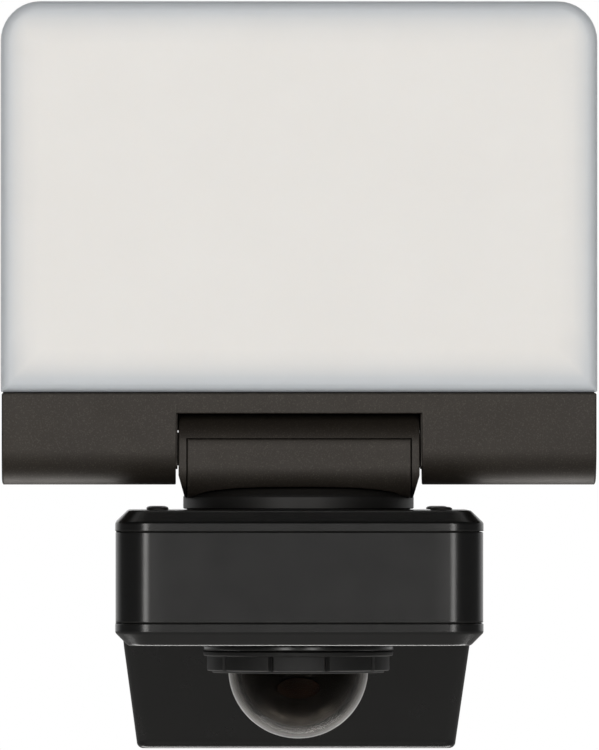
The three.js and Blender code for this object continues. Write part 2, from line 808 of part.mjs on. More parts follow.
// A short oval plug that looks out of the core, forwards and a little down
function ovalPlug(grow, from, to, dome) {
  const geometry = dome
    ? new THREE.SphereGeometry(1, 16, 8)
    : new THREE.CylinderGeometry(1, 1, 1, 20);
  if (dome) {
    geometry.scale(lensWide + grow, to - from, lensHigh + grow);
    geometry.translate(0, -from, 0);
  } else {
    geometry.scale(lensWide + grow, to - from, lensHigh + grow);
    geometry.translate(0, -(from + to) / 2, 0);
  }
  geometry.rotateX(lensPitch);
  geometry.translate(0, 0, domeZ);
  return solidOf(geometry);
}

function detectorHousing() {
  return bowl(coreRadius, coreWall, -5.2, 20, 5).subtract(ovalPlug(0.3, 10, 20, false));
}
const sensorLens = () => join(ovalPlug(0, 13.4, 16.4, false), ovalPlug(-0.3, 16, 17.4, true));

// Assembly

const floodlight = new THREE.Group();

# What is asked
Extract the complete listing above, reproducing each line exactly.

# Final result
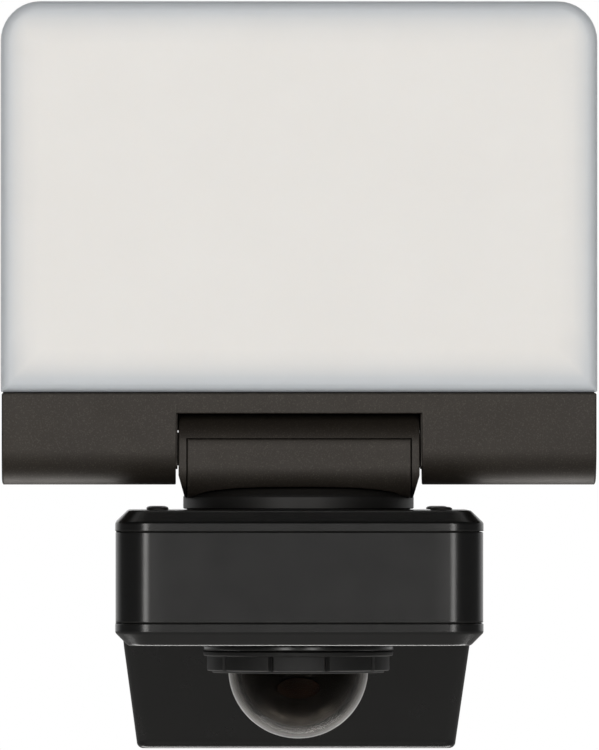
The three.js and Blender code for this object continues. Write part 2, from line 808 of part.mjs on. More parts follow.
// A short oval plug that looks out of the core, forwards and a little down
function ovalPlug(grow, from, to, dome) {
  const geometry = dome
    ? new THREE.SphereGeometry(1, 16, 8)
    : new THREE.CylinderGeometry(1, 1, 1, 20);
  if (dome) {
    geometry.scale(lensWide + grow, to - from, lensHigh + grow);
    geometry.translate(0, -from, 0);
  } else {
    geometry.scale(lensWide + grow, to - from, lensHigh + grow);
    geometry.translate(0, -(from + to) / 2, 0);
  }
  geometry.rotateX(lensPitch);
  geometry.translate(0, 0, domeZ);
  return solidOf(geometry);
}

function detectorHousing() {
  return bowl(coreRadius, coreWall, -5.2, 20, 5).subtract(ovalPlug(0.3, 10, 20, false));
}
const sensorLens = () => join(ovalPlug(0, 13.4, 16.4, false), ovalPlug(-0.3, 16, 17.4, true));

// Assembly

const floodlight = new THREE.Group();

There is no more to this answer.